__Your instructions__
From the line with "Write the build123d" to the line with "shelf_rail_height = 33.0", both lines included, set down exactly those lines, please, and no others.

BEGIN Dataset entries

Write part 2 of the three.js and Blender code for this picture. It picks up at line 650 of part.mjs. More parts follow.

END Dataset entries
BEGIN Dataset entries

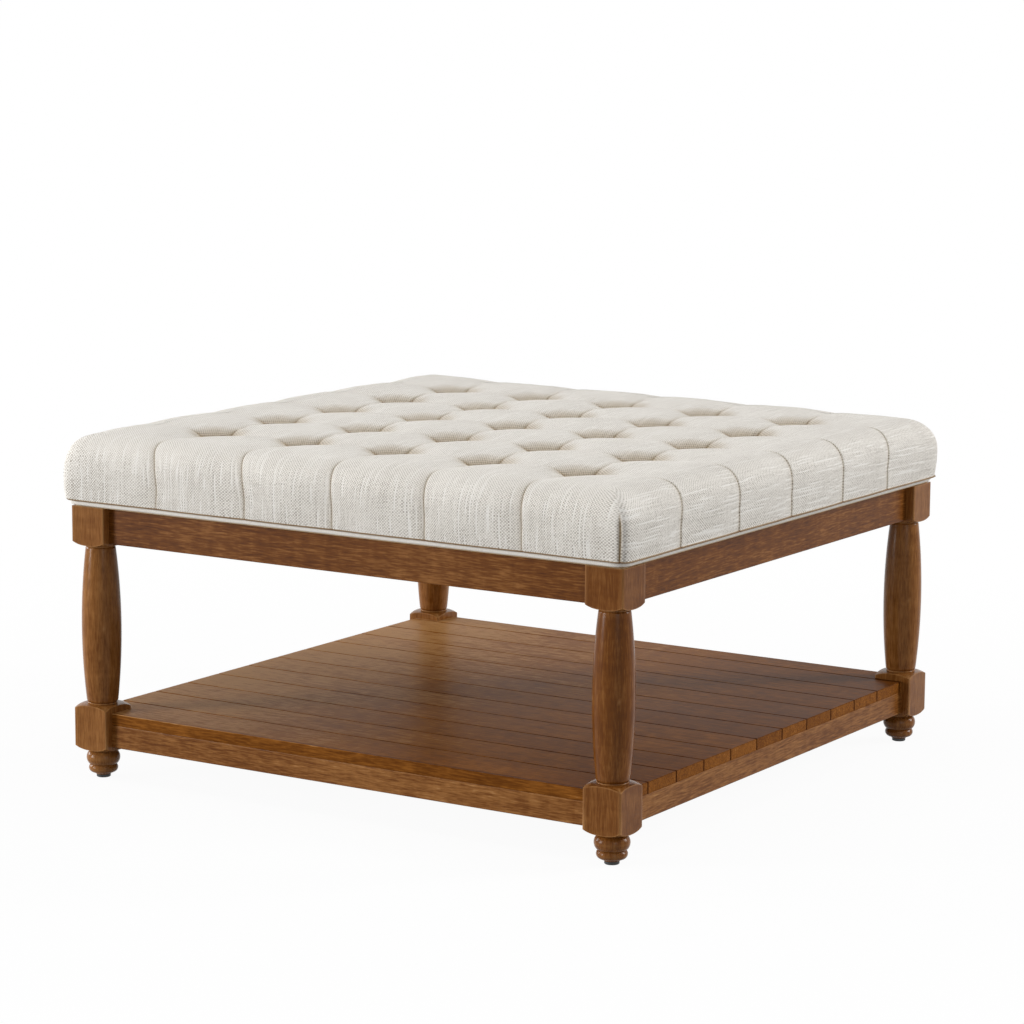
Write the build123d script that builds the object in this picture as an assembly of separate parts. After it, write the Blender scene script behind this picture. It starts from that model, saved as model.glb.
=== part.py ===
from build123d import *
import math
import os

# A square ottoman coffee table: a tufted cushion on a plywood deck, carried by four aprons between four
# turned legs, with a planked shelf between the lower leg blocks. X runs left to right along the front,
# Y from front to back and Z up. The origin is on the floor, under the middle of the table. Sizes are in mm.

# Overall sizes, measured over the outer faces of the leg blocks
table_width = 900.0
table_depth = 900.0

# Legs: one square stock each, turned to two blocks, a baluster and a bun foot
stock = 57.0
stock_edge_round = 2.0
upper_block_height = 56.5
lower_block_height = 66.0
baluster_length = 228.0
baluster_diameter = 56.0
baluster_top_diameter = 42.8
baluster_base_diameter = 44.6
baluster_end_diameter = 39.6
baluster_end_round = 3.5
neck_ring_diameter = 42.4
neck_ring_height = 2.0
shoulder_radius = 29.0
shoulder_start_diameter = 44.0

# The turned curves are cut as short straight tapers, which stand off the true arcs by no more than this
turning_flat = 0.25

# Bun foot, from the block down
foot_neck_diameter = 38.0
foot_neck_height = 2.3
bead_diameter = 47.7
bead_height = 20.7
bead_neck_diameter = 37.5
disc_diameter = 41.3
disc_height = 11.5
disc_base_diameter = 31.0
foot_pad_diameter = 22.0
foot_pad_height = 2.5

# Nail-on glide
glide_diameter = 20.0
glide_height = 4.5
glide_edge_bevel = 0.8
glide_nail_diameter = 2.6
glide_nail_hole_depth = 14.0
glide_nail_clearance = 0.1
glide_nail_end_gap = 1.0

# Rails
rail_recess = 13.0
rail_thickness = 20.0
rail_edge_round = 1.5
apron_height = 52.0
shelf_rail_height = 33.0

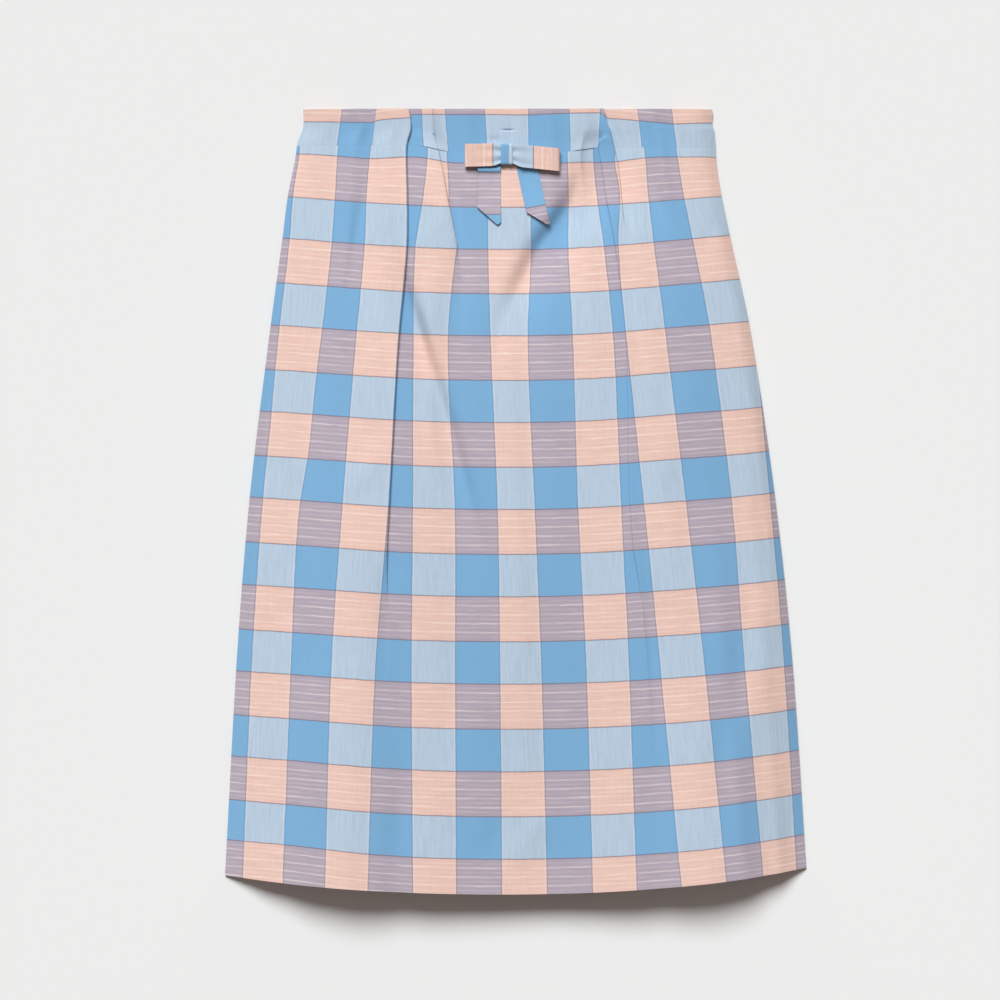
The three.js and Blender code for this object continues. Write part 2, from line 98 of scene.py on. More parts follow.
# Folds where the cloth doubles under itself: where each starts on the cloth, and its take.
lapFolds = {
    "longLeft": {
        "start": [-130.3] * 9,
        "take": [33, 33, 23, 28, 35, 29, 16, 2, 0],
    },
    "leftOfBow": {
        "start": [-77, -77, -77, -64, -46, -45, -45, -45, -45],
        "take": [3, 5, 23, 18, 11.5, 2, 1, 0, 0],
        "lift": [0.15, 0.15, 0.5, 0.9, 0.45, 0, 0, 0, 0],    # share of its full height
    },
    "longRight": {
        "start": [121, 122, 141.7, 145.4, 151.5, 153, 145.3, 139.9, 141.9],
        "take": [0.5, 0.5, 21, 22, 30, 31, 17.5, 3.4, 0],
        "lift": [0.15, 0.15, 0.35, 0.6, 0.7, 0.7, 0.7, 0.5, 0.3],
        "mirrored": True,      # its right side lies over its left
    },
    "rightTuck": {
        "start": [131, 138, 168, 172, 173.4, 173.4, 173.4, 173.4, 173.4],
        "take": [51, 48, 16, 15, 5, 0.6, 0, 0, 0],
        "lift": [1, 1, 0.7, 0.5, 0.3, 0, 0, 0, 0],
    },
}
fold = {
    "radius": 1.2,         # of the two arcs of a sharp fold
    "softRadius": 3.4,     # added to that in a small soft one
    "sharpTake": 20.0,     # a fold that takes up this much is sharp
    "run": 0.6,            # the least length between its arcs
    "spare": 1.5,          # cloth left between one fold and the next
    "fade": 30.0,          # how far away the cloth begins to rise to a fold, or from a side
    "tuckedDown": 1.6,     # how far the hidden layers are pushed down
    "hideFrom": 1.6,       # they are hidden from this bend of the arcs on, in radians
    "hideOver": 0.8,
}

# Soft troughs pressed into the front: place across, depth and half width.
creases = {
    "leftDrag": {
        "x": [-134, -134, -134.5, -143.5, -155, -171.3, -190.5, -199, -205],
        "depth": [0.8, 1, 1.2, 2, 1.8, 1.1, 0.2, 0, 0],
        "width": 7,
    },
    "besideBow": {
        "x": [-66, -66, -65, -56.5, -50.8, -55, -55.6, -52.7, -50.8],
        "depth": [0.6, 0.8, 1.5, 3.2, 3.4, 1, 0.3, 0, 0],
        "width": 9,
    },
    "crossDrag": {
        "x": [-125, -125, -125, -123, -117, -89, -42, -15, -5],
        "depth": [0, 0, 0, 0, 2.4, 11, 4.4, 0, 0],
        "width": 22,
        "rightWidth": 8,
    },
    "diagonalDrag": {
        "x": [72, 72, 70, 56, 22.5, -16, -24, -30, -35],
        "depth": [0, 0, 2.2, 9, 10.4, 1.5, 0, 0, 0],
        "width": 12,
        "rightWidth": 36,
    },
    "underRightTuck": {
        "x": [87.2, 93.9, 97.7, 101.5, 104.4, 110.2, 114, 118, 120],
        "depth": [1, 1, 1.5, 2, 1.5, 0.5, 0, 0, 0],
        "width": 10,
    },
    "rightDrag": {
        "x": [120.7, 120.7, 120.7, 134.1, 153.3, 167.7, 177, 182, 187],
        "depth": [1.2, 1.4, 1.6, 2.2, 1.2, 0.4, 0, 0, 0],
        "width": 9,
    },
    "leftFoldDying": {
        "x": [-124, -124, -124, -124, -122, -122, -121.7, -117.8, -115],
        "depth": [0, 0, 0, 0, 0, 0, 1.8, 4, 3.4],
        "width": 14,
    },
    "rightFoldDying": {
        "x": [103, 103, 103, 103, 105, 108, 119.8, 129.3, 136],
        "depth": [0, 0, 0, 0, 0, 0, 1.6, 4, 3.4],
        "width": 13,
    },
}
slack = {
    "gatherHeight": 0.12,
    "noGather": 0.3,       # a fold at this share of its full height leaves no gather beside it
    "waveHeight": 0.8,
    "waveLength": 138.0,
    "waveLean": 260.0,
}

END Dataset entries

__Solution to the exercise__
Write the build123d script that builds the object in this picture as an assembly of separate parts. After it, write the Blender scene script behind this picture. It starts from that model, saved as model.glb.
=== part.py ===
from build123d import *
import math
import os

# A square ottoman coffee table: a tufted cushion on a plywood deck, carried by four aprons between four
# turned legs, with a planked shelf between the lower leg blocks. X runs left to right along the front,
# Y from front to back and Z up. The origin is on the floor, under the middle of the table. Sizes are in mm.

# Overall sizes, measured over the outer faces of the leg blocks
table_width = 900.0
table_depth = 900.0

# Legs: one square stock each, turned to two blocks, a baluster and a bun foot
stock = 57.0
stock_edge_round = 2.0
upper_block_height = 56.5
lower_block_height = 66.0
baluster_length = 228.0
baluster_diameter = 56.0
baluster_top_diameter = 42.8
baluster_base_diameter = 44.6
baluster_end_diameter = 39.6
baluster_end_round = 3.5
neck_ring_diameter = 42.4
neck_ring_height = 2.0
shoulder_radius = 29.0
shoulder_start_diameter = 44.0

# The turned curves are cut as short straight tapers, which stand off the true arcs by no more than this
turning_flat = 0.25

# Bun foot, from the block down
foot_neck_diameter = 38.0
foot_neck_height = 2.3
bead_diameter = 47.7
bead_height = 20.7
bead_neck_diameter = 37.5
disc_diameter = 41.3
disc_height = 11.5
disc_base_diameter = 31.0
foot_pad_diameter = 22.0
foot_pad_height = 2.5

# Nail-on glide
glide_diameter = 20.0
glide_height = 4.5
glide_edge_bevel = 0.8
glide_nail_diameter = 2.6
glide_nail_hole_depth = 14.0
glide_nail_clearance = 0.1
glide_nail_end_gap = 1.0

# Rails
rail_recess = 13.0
rail_thickness = 20.0
rail_edge_round = 1.5
apron_height = 52.0
shelf_rail_height = 33.0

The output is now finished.